Common mistakes to avoid
- Using a transformation outside its domain, such as taking the logarithm of a negative endpoint.
- Assuming symmetry on the transformed scale when the function is nonlinear.
- Ignoring the fact that reciprocal transformations reverse the interval when the original range stays entirely positive or entirely negative.
- Squaring interval endpoints without checking whether the original interval crosses zero.
- Reporting transformed estimates without specifying the method used to derive the confidence interval.
Recommended references
For deeper technical grounding, consult these authoritative resources:
- NIST Engineering Statistics Handbook for practical guidance on confidence intervals and transformations.

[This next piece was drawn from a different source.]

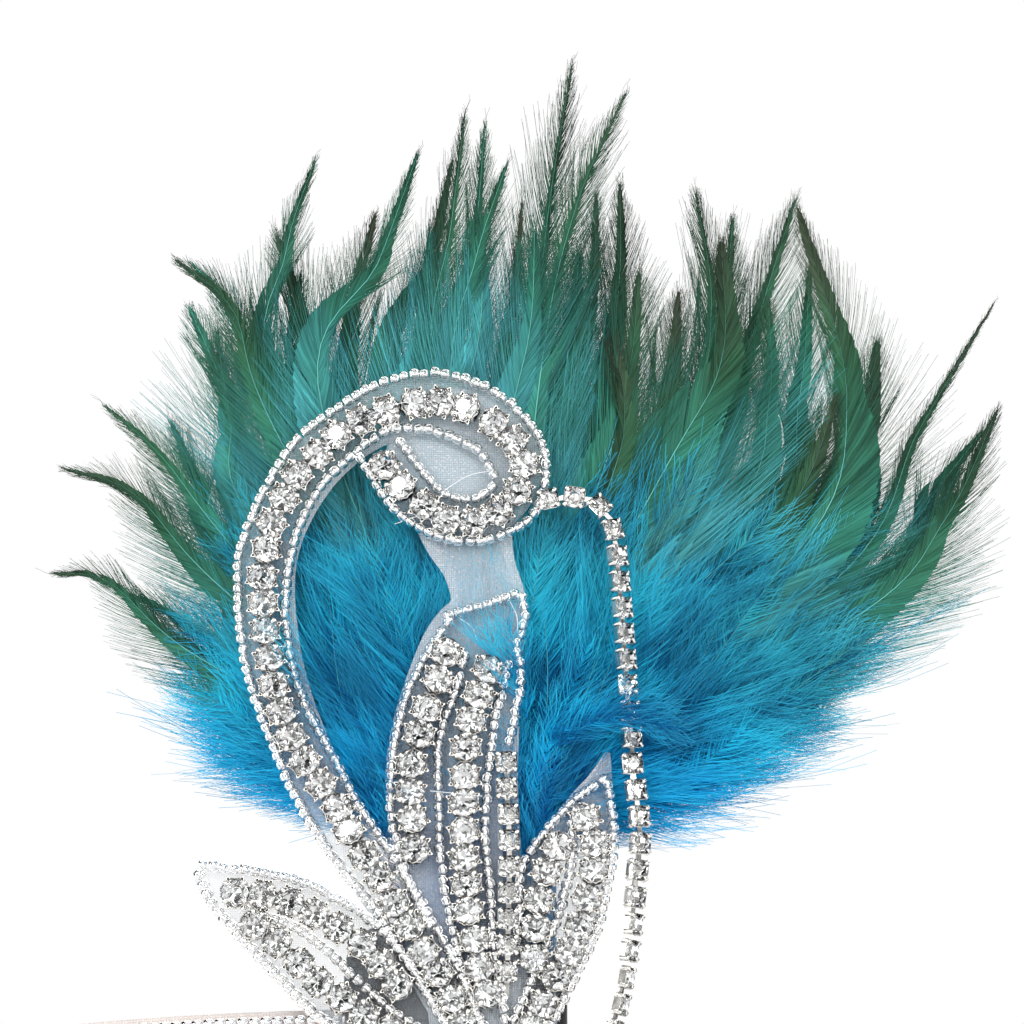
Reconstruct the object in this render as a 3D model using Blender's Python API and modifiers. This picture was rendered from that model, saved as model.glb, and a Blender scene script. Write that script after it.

- Penn State STAT Online for formal instruction on inference, standard errors, and interval estimation.
- Boston University School of Public Health for accessible explanations of confidence interval construction.
Bottom line
Calculating a confidence interval for transformed variables is not just a mechanical exercise. It is a modeling decision that affects interpretation, symmetry, and uncertainty communication. The delta method is elegant and efficient, while endpoint transformation often captures nonlinear behavior more faithfully. A careful analyst checks domain restrictions, understands monotonicity, and explains the chosen method clearly. If you use the calculator above with both methods, you will quickly see how the transformation can reshape uncertainty even when the original estimate remains the same.
Educational note: this calculator uses a normal approximation and is intended for common applied settings. Specialized models, small-sample designs, or exact methods may require different interval formulas.